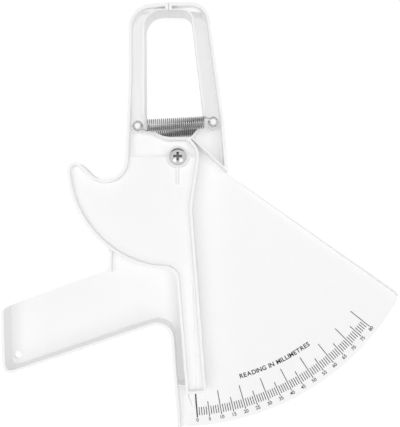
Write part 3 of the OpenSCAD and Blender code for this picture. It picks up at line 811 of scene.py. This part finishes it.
def add_text(bm, text, size, weight, centre, angle):
    """Adds letters to a bmesh, in millimetres and radians; weight thickens their strokes."""
    curve = bpy.data.curves.new("letters", "FONT")
    curve.body = text
    curve.size = size * MM
    curve.align_x, curve.align_y = "CENTER", "CENTER"
    curve.extrude = INK_THICK * MM
    curve.offset = weight * MM
    curve.resolution_u = 4
    holder = bpy.data.objects.new("letters", curve)
    mesh = bpy.data.meshes.new_from_object(holder)
    bpy.data.objects.remove(holder)
    place = Vector((centre.x, centre.y, INK_Z)) * MM
    mesh.transform(Matrix.Translation(place) @ Matrix.Rotation(angle, 4, "Z"))
    bm.from_mesh(mesh)
    bpy.data.meshes.remove(mesh)


numbers = bmesh.new()
for reading in range(0, LAST_READING + 1, READING_STEP):
    aim = reading_angle(reading, NUMBER_R)
    centre = FAN_CENTRE + NUMBER_R * Vector((math.cos(aim), math.sin(aim)))
    add_text(numbers, str(reading), NUMBER_SIZE, NUMBER_WEIGHT, centre, aim + math.pi / 2)
number_piece = piece_from(numbers, "scale_numbers", ink, "frame")
print("numbers", len(number_piece.data.polygons), "faces")

# %% [markdown]
# Above the scale stands a plain legend that names the unit. Its letters stand on an arc round the pivot,
# so each one is placed and turned by itself. Letters differ in width, so each is measured first, and what
# is left of the arc is shared out between them.

# %% Legend on its arc
LEGEND, LEGEND_R = "READING IN MILLIMETRES", 165.0
LEGEND_SIZE, LEGEND_WEIGHT, LEGEND_SPACE = 4.6, 0.13, 1.3
LEGEND_FROM, LEGEND_TO = 15.6, 35.2


def letter_width(letter):
    """Width of one letter of the legend, in millimetres; a space has the width LEGEND_SPACE."""
    trial = bmesh.new()
    add_text(trial, letter, LEGEND_SIZE, LEGEND_WEIGHT, Vector((0.0, 0.0)), 0.0)
    places = [v.co.x / MM for v in trial.verts] or [0.0, LEGEND_SPACE]
    trial.free()
    return max(places) - min(places)


letter_widths = [letter_width(letter) for letter in LEGEND]
arc_length = LEGEND_R * math.radians(LEGEND_TO - LEGEND_FROM)
gap = (arc_length - sum(letter_widths)) / (len(LEGEND) - 1)
letters = bmesh.new()
along = 0.0
for letter, width in zip(LEGEND, letter_widths):
    aim = math.radians(LEGEND_FROM - 90) + (along + width / 2) / LEGEND_R
    if letter != " ":
        place = LEGEND_R * Vector((math.cos(aim), math.sin(aim)))
        add_text(letters, letter, LEGEND_SIZE, LEGEND_WEIGHT, place, aim + math.pi / 2)
    along += width + gap
legend_piece = piece_from(letters, "scale_legend", ink, "frame")
print("legend", round(arc_length, 1), "mm long, gap between letters", round(gap, 2), "mm")
print("legend", len(legend_piece.data.polygons), "faces")

# %% [markdown]
# The marks themselves are the CAD node, which is the right shape already and only needs its ink.

# %% Ink on the marks
set_material(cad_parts["scale_print"], ink)
print("marks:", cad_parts["scale_print"].data.materials[0].name)

# %% [markdown]
# ## Floor, light and camera
# The caliper lies on a pale table, and the background is white. White could come from more light, but that
# would wash out the plastic. Instead, the rays that show the floor find it glowing a little, and all
# other rays find plain paint. The floor keeps the object's shadow.

# %% Floor
FLOOR_SIZE = 3.0
FLOOR_GAP = 0.02
FLOOR_GLOW = 0.80
FLOOR_LIT, FLOOR_SHOWN = (0.94, 0.94, 0.94), (0.26, 0.26, 0.26)


def seen_plainly(tree):
    """Mask that is 1 for rays that show a surface: from a camera, off something glossy, or through glass."""
    path = tree.nodes.new("ShaderNodeLightPath")
    seen = math_node(tree, "MAXIMUM", path.outputs["Is Camera Ray"], path.outputs["Is Glossy Ray"])
    return math_node(tree, "MAXIMUM", seen, path.outputs["Is Transmission Ray"])


def pale_floor():
    """Pale table that a camera, a mirror or glass sees as nearly white, and that is clear from below."""
    material, tree, shader = principled("pale_floor")
    seen = seen_plainly(tree)
    tinted(tree, seen, FLOOR_LIT, FLOOR_SHOWN, shader)
    shader.inputs["Roughness"].default_value = 0.9
    shader.inputs["Emission Color"].default_value = (1.0, 1.0, 1.0, 1.0)
    tree.links.new(math_node(tree, "MULTIPLY", seen, FLOOR_GLOW), shader.inputs["Emission Strength"])
    clear = tree.nodes.new("ShaderNodeBsdfTransparent")
    side = tree.nodes.new("ShaderNodeMixShader")
    tree.links.new(tree.nodes.new("ShaderNodeNewGeometry").outputs["Backfacing"], side.inputs["Fac"])
    tree.links.new(shader.outputs["BSDF"], side.inputs[1])
    tree.links.new(clear.outputs["BSDF"], side.inputs[2])
    tree.links.new(side.outputs["Shader"], tree.nodes["Material Output"].inputs["Surface"])
    return material


floor_bm = bmesh.new()
bmesh.ops.create_grid(floor_bm, x_segments=1, y_segments=1, size=FLOOR_SIZE)
bmesh.ops.translate(floor_bm, vec=(0, 0, cad_box[0].z - FLOOR_GAP * MM), verts=floor_bm.verts)
floor_mesh = bpy.data.meshes.new("floor")
floor_bm.to_mesh(floor_mesh)
floor_bm.free()
floor = bpy.data.objects.new("floor", floor_mesh)
bpy.context.scene.collection.objects.link(floor)
set_material(floor, pale_floor())
print("floor at", round(cad_box[0].z / MM, 2), "mm")

# %% [markdown]
# Most of the light comes from a sky that is a little brighter overhead, which gives the soft shade inside
# the rims. A long strip panel overhead draws a bright line along the springs, and two square panels below
# the picture make two bright spots on the screw's dome. White walls light each other, so light may bounce
# sixteen times: with fewer, narrow pockets turn grey.

# %% Light
HORIZON, ZENITH = 0.53, 0.57
LAMP_AIM = Vector((0.0, -0.04, 0.0))
BOUNCES = 16


def sky(horizon, zenith):
    """Soft white sky, brighter overhead than at the horizon; cameras, mirrors and glass see plain white."""
    world = bpy.data.worlds.new("sky")
    world.use_nodes = True
    tree = world.node_tree
    background = tree.nodes["Background"]
    direction = tree.nodes.new("ShaderNodeSeparateXYZ")
    tree.links.new(tree.nodes.new("ShaderNodeTexCoord").outputs["Generated"], direction.inputs["Vector"])
    height = math_node(tree, "MAXIMUM", direction.outputs["Z"], 0.0)
    rise = math_node(tree, "MULTIPLY", math_node(tree, "POWER", height, 2.0), zenith - horizon)
    glow = math_node(tree, "ADD", rise, horizon)
    seen = seen_plainly(tree)
    hidden = math_node(tree, "MULTIPLY", glow, math_node(tree, "SUBTRACT", 1.0, seen))
    tree.links.new(math_node(tree, "ADD", hidden, seen), background.inputs["Strength"])
    background.inputs["Color"].default_value = (1.0, 1.0, 1.0, 1.0)
    bpy.context.scene.world = world


def panel(name, place, width, depth, power):
    """Soft light of this width and depth in metres, turned from its place towards the caliper's middle."""
    light = bpy.data.lights.new(name, "AREA")
    light.shape = "RECTANGLE"
    light.size = width
    light.size_y = depth
    light.energy = power
    lamp = bpy.data.objects.new(name, light)
    lamp.location = place
    lamp.rotation_euler = (LAMP_AIM - Vector(place)).to_track_quat("-Z", "Y").to_euler()
    bpy.context.scene.collection.objects.link(lamp)
    print(name, "at", place, "with", power, "W")


sky(HORIZON, ZENITH)
panel("top_panel", (0.0, 0.05, 2.3), 3.0, 0.45, 18.8)
panel("left_panel", (-1.15, -1.2, 1.9), 1.0, 1.0, 4.3)
panel("right_panel", (1.15, -1.2, 1.9), 1.0, 1.0, 4.3)
bpy.context.scene.view_settings.view_transform = "Standard"
bpy.context.scene.cycles.diffuse_bounces = BOUNCES
bpy.context.scene.cycles.max_bounces = BOUNCES

# %% [markdown]
# The camera looks straight down from 400 mm, a little to the right of the pivot and below it. The long
# side of the sensor is the picture's height, so the lens follows from how many pixels a radian fills.

# %% Camera
VIEW_CENTRE = Vector((15.6, -40.0, 400.0))
PICTURE_H = 427
PIXELS_PER_RADIAN = 546
SENSOR = 36.0
camera_data = bpy.data.cameras.new("camera")
camera_data.sensor_width = SENSOR
camera_data.lens = SENSOR * PIXELS_PER_RADIAN / PICTURE_H
camera_data.clip_start = 0.01
camera = bpy.data.objects.new("camera", camera_data)
camera.location = VIEW_CENTRE * MM
bpy.context.scene.collection.objects.link(camera)
bpy.context.scene.camera = camera
print("lens", round(camera_data.lens, 2), "mm")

┄┄┄┄┄┄

Please repeat word for word the lines above that run from the beginning through the line containing "bpy.data.meshes.remove(mesh)", keeping both the first and that last line.

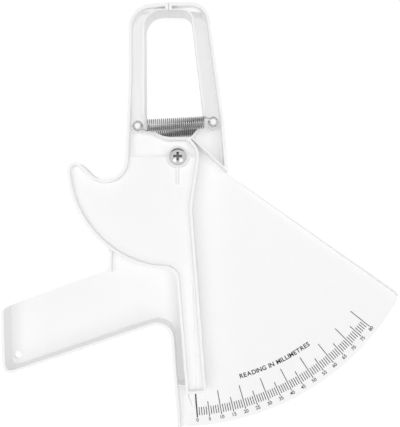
Write part 3 of the OpenSCAD and Blender code for this picture. It picks up at line 811 of scene.py. This part finishes it.
def add_text(bm, text, size, weight, centre, angle):
    """Adds letters to a bmesh, in millimetres and radians; weight thickens their strokes."""
    curve = bpy.data.curves.new("letters", "FONT")
    curve.body = text
    curve.size = size * MM
    curve.align_x, curve.align_y = "CENTER", "CENTER"
    curve.extrude = INK_THICK * MM
    curve.offset = weight * MM
    curve.resolution_u = 4
    holder = bpy.data.objects.new("letters", curve)
    mesh = bpy.data.meshes.new_from_object(holder)
    bpy.data.objects.remove(holder)
    place = Vector((centre.x, centre.y, INK_Z)) * MM
    mesh.transform(Matrix.Translation(place) @ Matrix.Rotation(angle, 4, "Z"))
    bm.from_mesh(mesh)
    bpy.data.meshes.remove(mesh)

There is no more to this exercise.